Iraq signs initial deal to tap natural gas
BAGHDAD (AP) — Royal Dutch Shell PLC and Japan's Mitsubishi Corp. have signed an initial deal with Iraq to tap natural gas in the country's south, an oil executive said Tuesday, the latest push to develop Iraq's energy sector battered by years of neglect and war.
The deal is expected to be a key part of the government's strategy to alleviate its power generation woes as chronic power outages have led to sometimes violent protests.
Shell's Vice President for Middle East and North Africa Mousnir Bouaziz told The Associated Press the deal was signed in Baghdad. The draft deal will be sent to Cabinet for final approval, Bouaziz said.
Bouaziz wouldn't divulge more details about the deal. And Iraqi officials, who had earlier said the deal was worth between $12 billion and $17 billion, were not immediately available for comment.
Unlike other energy deals Iraq signed with international energy companies since the 2003 U.S.-led invasion, Tuesday's deal was signed behind closed doors. The Oil Ministry first invited the medial on Monday, but later said the signing ceremony was postponed.
The joint venture is called Basra Gas Company. Iraq will hold 51 percent, Royal Dutch Shell 44 percent while Mitsubishi will hold a 5 percent stake.

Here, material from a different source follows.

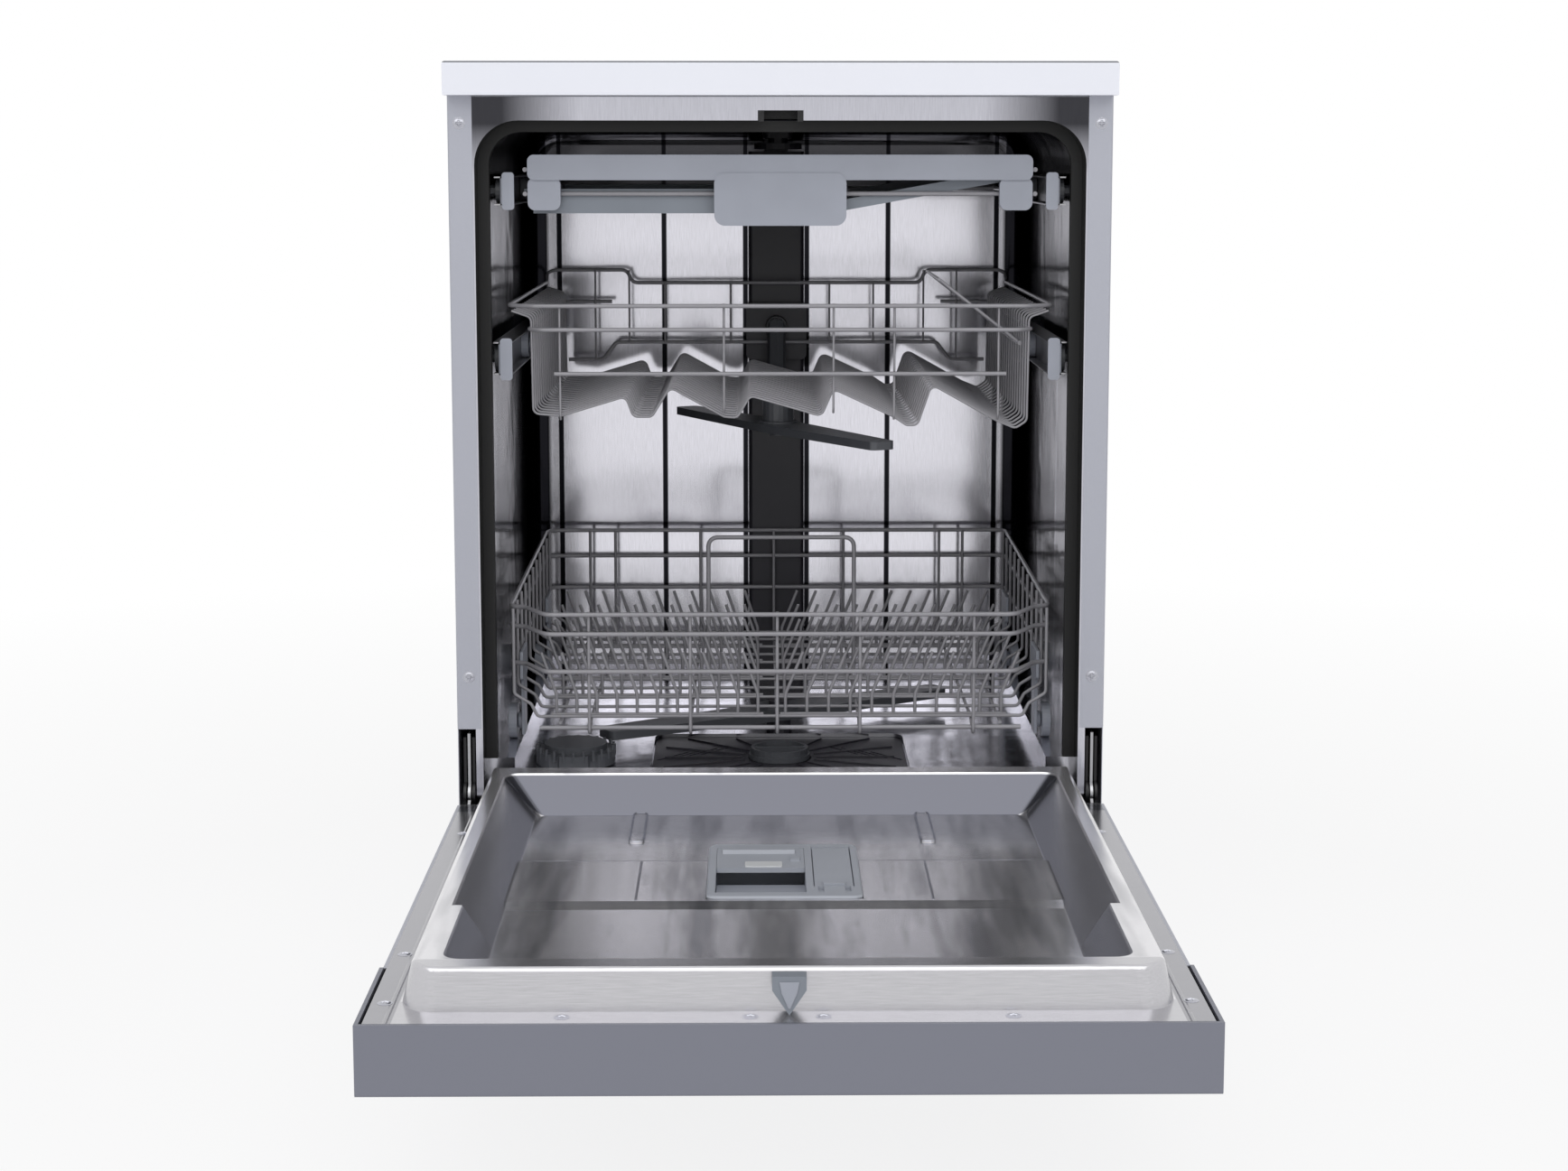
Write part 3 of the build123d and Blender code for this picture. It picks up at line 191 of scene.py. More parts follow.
tubWall = {"mouth": (0.0015, 0.004), "streak": 1 / 0.042, "cornerX": (0.18, 0.25), "cornerZ": (0.745, 0.79)}


def behindMouth(tree, place):
    # inside the tub the walls mirror each other and go nearly black; the flange at the front stays bright
    across, depth, height = addNode(tree, "SeparateXYZ", (place,)).outputs
    start, end = tubWall["mouth"]
    inside = addNode(tree, "MapRange", (depth, frontPlane + start, frontPlane + end, 0.0, 1.0))
    upright = addNode(tree, "Mapping", {"Vector": place, "Scale": (1, 1, 0.02)})
    streak = addNode(tree, "TexNoise", {"Vector": upright, "Scale": 1000 / tubWall["streak"], "Detail": 3,
                                        "Roughness": 0.6})
    pale = addNode(tree, "MapRange", (streak, 0.6, 0.75, 1.0, 0.6))
    away = addNode(tree, "Math", (across,), operation="ABSOLUTE")
    bend = addNode(tree, "MapRange", (away, *tubWall["cornerX"], 0.0, 0.92))
    high = addNode(tree, "MapRange", (height, *tubWall["cornerZ"], 0.0, 1.0))
    return "#131318", [addNode(tree, "Math", (inside, pale), operation="MULTIPLY"),
                       addNode(tree, "Math", (bend, high), operation="MULTIPLY")]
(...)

Iraq burns off almost half of the 1.5 billion cubic feet per day of gas it produces. The 25-year development deal would help Iraq capture more than 700 million cubic feet per day of gas from three oil fields.
The project also marks a major step in Iraq's effort to capture and put to use for generating electricity the natural gas that has routinely been burned off — or flared — at the fields because the country lacks the necessary infrastructure to bring the gas to market.
The government sees the capture of the gas as an important step in dealing with chronic power cuts that have recently led to protests, including one last year that left two dead in Basra and forced the electricity minister to resign.
Since 1990s, Iraq has spent billions working to rebuild the national electrical grid, which was in poor shape because of various wars over the past decades. Most Iraqis only get between five to seven hours of power a day.
The country, which sits atop the world's fourth-largest proven reserves of crude, also holds 126.7 trillion cubic feet of undeveloped gas reserves.